Unerlässlich war die Bestimmung historischer und mit dem Bestand verträglicher Materialien – insbesondere der gipshaltigen Mauer- und Muschelkalkmörtel – unter Abstimmung der Planungsbeteiligten sowie die Abwägung der restauratorischen Anforderungen und durch den Bestand bedingten baulichen Situationen.
Mauerwerksarbeiten
Neben kleineren Ausbesserungsarbeiten und „Schönheitsreparaturen“ sowie erhaltenden Arbeiten am Mauerwerk außen und innen sind besonders Arbeiten am Turm und den Strebepfeilern hervorzuheben.
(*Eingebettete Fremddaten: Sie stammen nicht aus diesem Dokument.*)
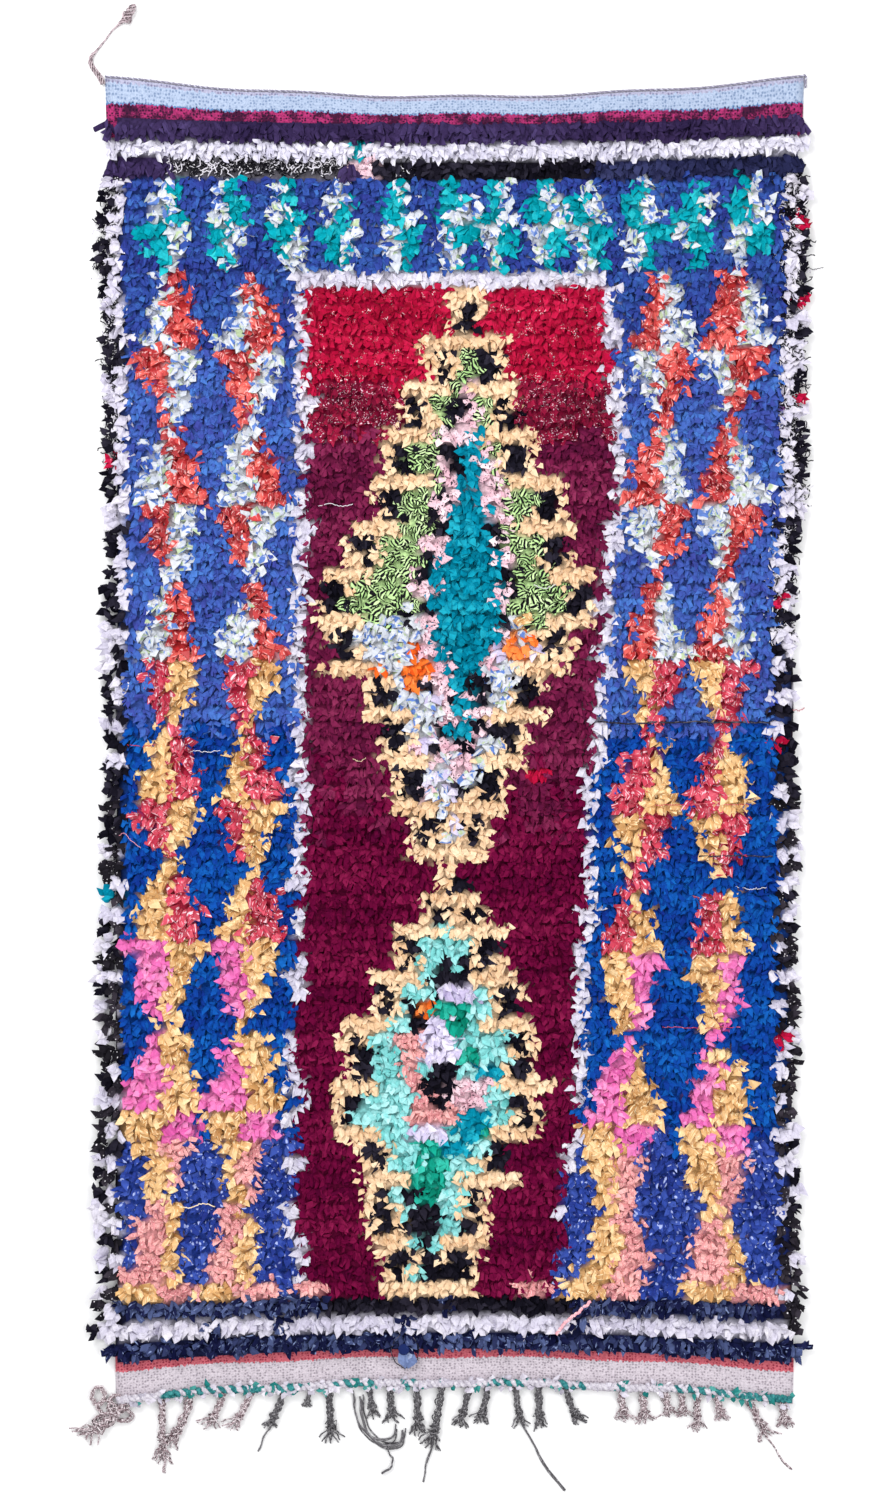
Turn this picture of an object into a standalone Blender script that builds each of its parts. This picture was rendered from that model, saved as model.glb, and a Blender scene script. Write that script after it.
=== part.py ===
"""A boucherouite rug: rag-strip pile knotted on a flat-woven ground, laid on the floor.

Metres. The origin is the centre of the ground weave's underside. +X runs across the rug,
+Y along its warps towards the plain blue end, and +Z up from the floor.
"""

import math

import bmesh
import bpy
from mathutils import Vector, noise

# The ground weave, from the plain blue end at the top to the off-white end at the bottom
CLOTH_TOP = 1.240
CLOTH_BOTTOM = -1.236
CLOTH_HALF_WIDTH = 0.652
HEADING_FLARE = 0.022
HEADING_FLARE_FROM = 1.02
CLOTH_THICK = 0.003

# What parts two pieces that touch, and how far a six-sided rope's flat lies from its middle
GAP = 0.0003
FLAT_SIDE = 0.866

# How far the wefts curve up at the blue end and down at the other, at the rug's two sides
WEFT_BOW = (
    # along the rug, rise at the side
    (1.30, 0.038),
    (1.24, 0.036),
    (1.20, 0.014),
    (0.90, 0.008),
    (0.00, 0.000),
    (-0.90, 0.000),
    (-1.08, -0.015),
    (-1.17, -0.027),
    (-1.30, -0.036),
)
EDGE_WAVE = 0.0022
EDGE_WAVE_LENGTH = 0.31

# The rag pile: rows of knots, with their lumps, and the locks that hang past the sides. The
# corner lock stands out furthest: it's the second from the lower left corner.
ROW_PITCH = 0.0296
PILE_ROWS = 80
PILE_TOP = 1.200
PILE_BOTTOM = PILE_TOP - PILE_ROWS * ROW_PITCH
PILE_COLUMNS = 30
PILE_OVERHANG = 0.004
PILE_HEIGHT = 0.0225
PILE_RIM_HEIGHT = 0.0150
ROW_RIDGE = 0.0016
LUMP_HEIGHT = 0.0105
LUMP_SIZE = 0.070
LOCK_TIP_HEIGHT = 0.0045
LOCK_REACH = (0.011, 0.028)
LOCK_TIP_SHARE = (0.30, 0.55)
CORNER_LOCK = 1
CORNER_LOCK_REACH = 0.070
PLAIN_ROWS = 3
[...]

Die Vorsatzschale des Turmes und das Turmmauerwerk in Höhe des Dachstuhls wurden mit insgesamt sechs etwa 3 m langen Zugankern im Ankerstrumpfverfahren materialverträglich – mit Muschelkalkmörteln – und optisch kaschiert gesichert. Hierbei konnte festgestellt werden, dass der Kern des Turmmauerwerkes aus massiven Feldsteinen besteht, die zu nicht unerheblichem Mehraufwand bei der Einbringung der Anker führte.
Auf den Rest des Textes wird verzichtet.